Usury Rate — Usury Rate (Interest Rate Cap)

The maximum interest rate a lender can legally charge in a particular state. Charging above this rate is called 'usury' and is illegal.

Why it matters

Usury laws are your main legal protection against predatory interest rates. But beware: some states have weak or no usury caps, and federal banks can sometimes override state limits.

Example

New York caps interest at 16% for most consumer loans (25% is criminal usury). If a lender tries to charge you 30% in NY, that loan is unenforceable — you could fight it in court.

How Loans Work

Collateral — Loan Collateral

An asset you pledge to the lender as security for a loan. If you stop paying, the lender can seize and sell that asset to recover their money.

Why it matters

Secured loans (with collateral) have lower interest rates because the lender has less risk. But you could lose your home, car, or savings if you default.

Example

A mortgage uses your house as collateral. A car loan uses your vehicle. A title loan uses your car title. If you miss payments, the lender can foreclose or repossess.

Fees & Costs

Late Fee — Late Payment Fee

A charge added to your account when you miss a payment deadline. Most credit cards charge $29-$41 per late payment, and many loans have similar penalties.

Why it matters

The fee itself hurts, but the real damage is to your credit score. A payment 30+ days late stays on your credit report for 7 years and can drop your score 60-110 points.

Example

Your credit card payment of $150 is due March 1. You pay on March 18. The bank charges a $39 late fee. If it's 30+ days late, it gets reported to credit bureaus and your 760 score drops to 670.

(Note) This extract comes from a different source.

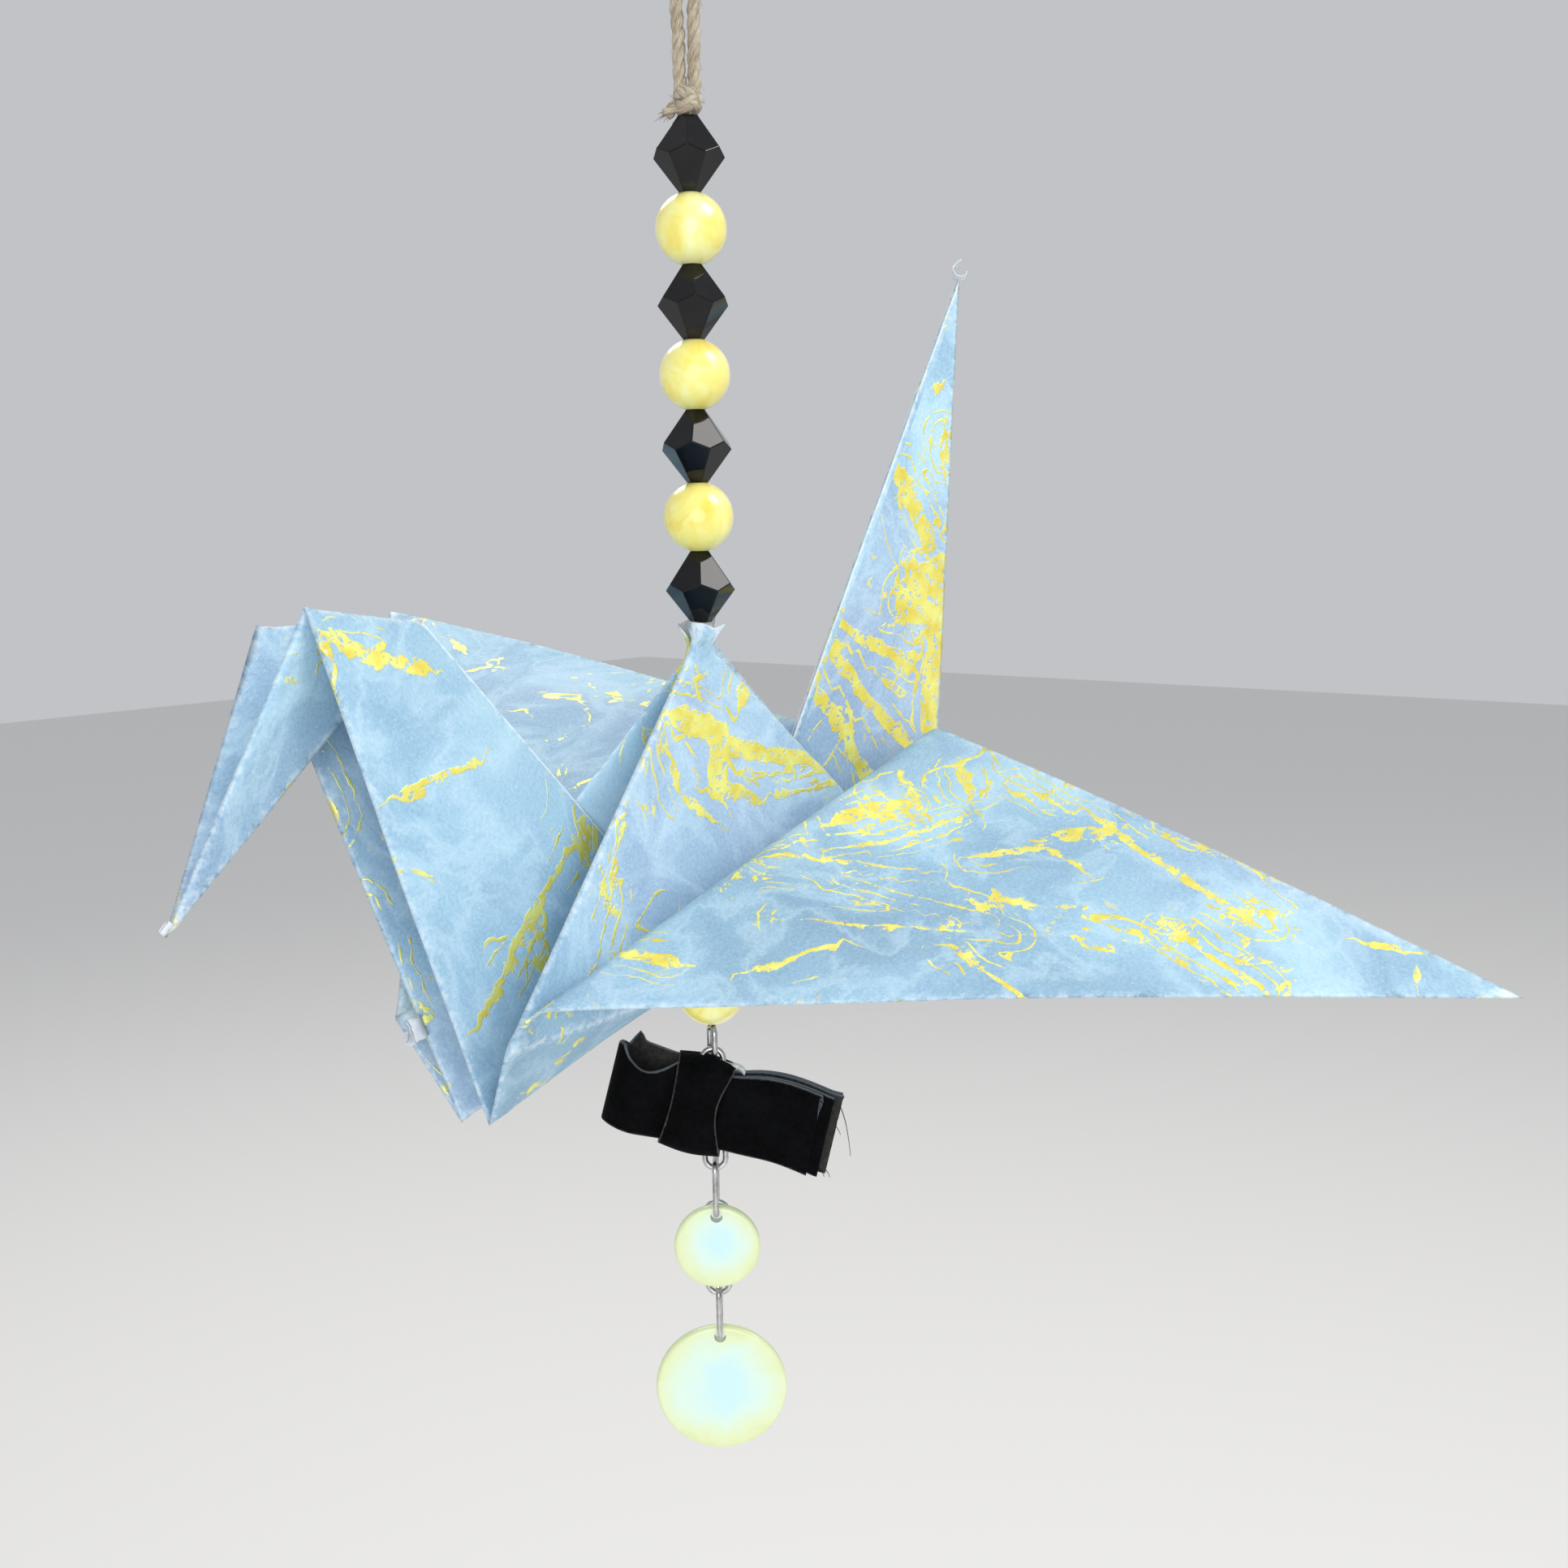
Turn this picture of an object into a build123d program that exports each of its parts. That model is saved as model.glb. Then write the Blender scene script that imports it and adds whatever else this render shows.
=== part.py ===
from build123d import *
import math
import os

os.makedirs("parts", exist_ok=True)

# A paper crane folded from one square, strung on a wire between beads and hung from a twine loop.
# Millimetres, +Z up. The origin is the inside top of the twine loop, where a hook bears.
# The crane's head points to -X and its near wing to -Y.

# Paper
paper_side = 190.0
ply = 0.2
seam_gap = 0.8

# Hump: how far each corner of its two faces stands from the middle plane, and how the faces pitch
apex_drop = 84.0
near_front_spread = 8.0
near_back_spread = 6.0
far_front_spread = 13.0
far_back_spread = 2.0
near_pitch = 1.0
far_pitch = 2.8
back_valley_y = 1.0

# Neck and head: two inside reverse folds of the front leg
neck_rise = 52.5
neck_lean = 11.0
neck_fold_drop = 13.1
neck_fold_near_y = -0.5
neck_fold_far_y = 5.0
head_spine = 41.4
head_edge = 33.65
head_fold_near_y = 7.2
head_fold_far_y = 19.7

# Tail: one inside reverse fold of the back leg
tail_rise = 60.5
tail_lean = -2.5
tail_fold_drop = 11.2
tail_fold_near_y = -5.8
tail_fold_far_y = 0.9

# Wings: where the bend line meets each edge, how the root stands off the hump, and the bend itself
near_wing = dict(front=3.9, back=26.3, root=19.0, bend=95.2, curl=4.0)
far_wing = dict(front=6.5, back=23.8, root=28.0, bend=56.0, curl=6.0)
wing_rows = 4
under_lean = 0.6

# Thread holes and the torn rim at the apex
thread_hole = 1.9
rim_radius = 2.1
rim_height = 1.3
rim_wall = 0.25
rim_top = 0.1

# Beads and the wire they sit on
core_wire_diameter = 1.0
bead_hole = 1.5
bicone_diameter = 8.0
bicone_height = 8.15
bicone_end = 2.4
bicone_sides = 6
round_bead_diameter = 8.0
round_bead_height = 7.65
bead_stack_gap = 0.5
lower_bead_top = 39.55
bead_clearance = 0.15

# Twine
twine_diameter = 1.5
strand_spacing = 1.6
knot_width = 3.4
knot_height = 3.2
knot_overlap = 1.0
knot_seat = 0.15
knot_turns = (dict(lift=0.15, tilt=62, turn=20), dict(lift=-0.2, tilt=-58, turn=-35))
eye_width = 6.4
eye_height = 9.0
bend_share = 0.45

# Wire links, which hang one in the other
link_wire = 0.7
link_slack = 0.08
eye_loop_length = 4.4
eye_loop_width = 2.6
eye_loop_turn = 20.0
ribbon_link_width = 3.2
link_bare_top = 0.58
link_bare_bottom = 1.92
disc_link_length = 7.0
disc_link_width = 4.1
disc_link_corner = 0.7
long_link_length = 12.5
long_link_width = 3.4
long_link_setback = -0.85
drop_link_length = 6.65
drop_link_width = 3.4

# Velvet ribbon, tied round the ribbon link
ribbon_width = 10.0
ribbon_thickness = 0.7
ribbon_tilt = 15.0
ribbon_loop_reach = 11.0
ribbon_tail_reaches = (14.4, 15.8, 17.2, 16.6)
ribbon_wrap_length = 6.8
ribbon_offset = -1.8
ribbon_layer_gap = 0.25
ribbon_loop_opening = 4.0
ribbon_loop_belly = 8.6
tail_root = 2.4
tail_fan_start = 5.8
tail_fan_share = 0.7
wrap_slack = 0.4
wrap_corner = 1.5
slot_room = 0.12

# Pearly discs, which face the way the photograph was taken from
disc_facing = -50.0
small_disc_diameter = 10.5
large_disc_diameter = 16.2
small_disc_setback = 0.45
disc_edge = 0.5
disc_thickness = 1.3
disc_hole = 1.5
disc_hole_inset = 1.3

# Lengths under this count as none
least_length = 0.01

# Directions used throughout
up = Vector(0, 0, 1)
facing = Vector(math.sin(math.radians(disc_facing)), -math.cos(math.radians(disc_facing)), 0)
across = Vector(math.cos(math.radians(disc_facing)), math.sin(math.radians(disc_facing)), 0)
apex = Vector(0, 0, -apex_drop)

# Lengths that the square fixes: half a hinge, a wing, a wing's outer edge and the hump's slanted edge
half_hinge = 0.5 * math.tan(math.pi / 8) * paper_side
leg_length = 0.5 * paper_side
leg_edge = leg_length / math.cos(math.pi / 8)
hump_edge = half_hinge * math.sqrt(2)


def at_distances(centre_a, radius_a, centre_b, radius_b, y, choose):
    """The point with the given y at two distances from two points."""
    flat_a = Vector(centre_a.X, 0, centre_a.Z)
    flat_b = Vector(centre_b.X, 0, centre_b.Z)
    square_a = radius_a**2 - (y - centre_a.Y) ** 2
    square_b = radius_b**2 - (y - centre_b.Y) ** 2
    line = flat_b - flat_a
    span = line.length
    unit = line / span
    along = (square_a - square_b + span**2) / (2 * span)
    off = math.sqrt(max(square_a - along**2, 0))
    normal = Vector(-unit.Z, 0, unit.X)
    found = [flat_a + unit * along + normal * (off * sign) + Vector(0, y, 0) for sign in (1, -1)]
    return min(found, key=choose)


def at_three_distances(points, radii, choose):
    """The point at three distances from three points."""
    a, b, c = points
    ex = (b - a).normalized()
    span = (b - a).length
    i = ex.dot(c - a)
    rest = c - a - ex * i
    ey = rest.normalized()
    j = rest.length
    ez = ex.cross(ey)
    x = (radii[0] ** 2 - radii[1] ** 2 + span**2) / (2 * span)
    y = (radii[0] ** 2 - radii[2] ** 2 + i**2 + j**2) / (2 * j) - i / j * x
    z = math.sqrt(max(radii[0] ** 2 - x**2 - y**2, 0))
    return min((a + ex * x + ey * y + ez * (z * sign) for sign in (1, -1)), key=choose)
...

NSF Fee — Non-Sufficient Funds Fee

A fee your bank charges when a payment bounces because there isn't enough money in your account. Also called a 'bounced check fee' or 'returned payment fee.'

Why it matters

NSF fees hit you twice — your bank charges you AND the company you were trying to pay may charge their own returned payment fee. That's $50-70 for one missed payment.

Example

Your auto-pay tries to pull $350 for rent, but you only have $280 in checking. Your bank charges $35 NSF fee. Your landlord charges $25 returned payment fee. Total damage: $60 in fees.

Legal Terms

Usury — Usury (Illegal Interest)

The practice of charging interest rates higher than what the law allows. Usury laws set state-specific caps on how much lenders can charge.

Why it matters

If a lender charges usurious rates, the loan may be void, penalties can be reduced, or you may be entitled to damages. Know your state's limits.

Example

Your state caps consumer loans at 24% APR. An online lender charges you 36%. That loan may be unenforceable, and you might only need to repay the principal — no interest or fees.

Credit Cards

Cash Advance — Credit Card Cash Advance

Using your credit card to get cash from an ATM or bank. It's one of the most expensive ways to borrow — higher interest rate, immediate interest accrual (no grace period), and an upfront fee.

Why it matters

Cash advances are a debt trap: 25-30% APR with no grace period plus a 3-5% fee. Interest starts the second you withdraw, not at the end of the billing cycle.

Example

You take a $500 cash advance. Fee: $25 (5%). Interest: 28% APR starting immediately. After 30 days, you owe $536.67. After 6 months of minimum payments, you've paid $85 in interest on $500.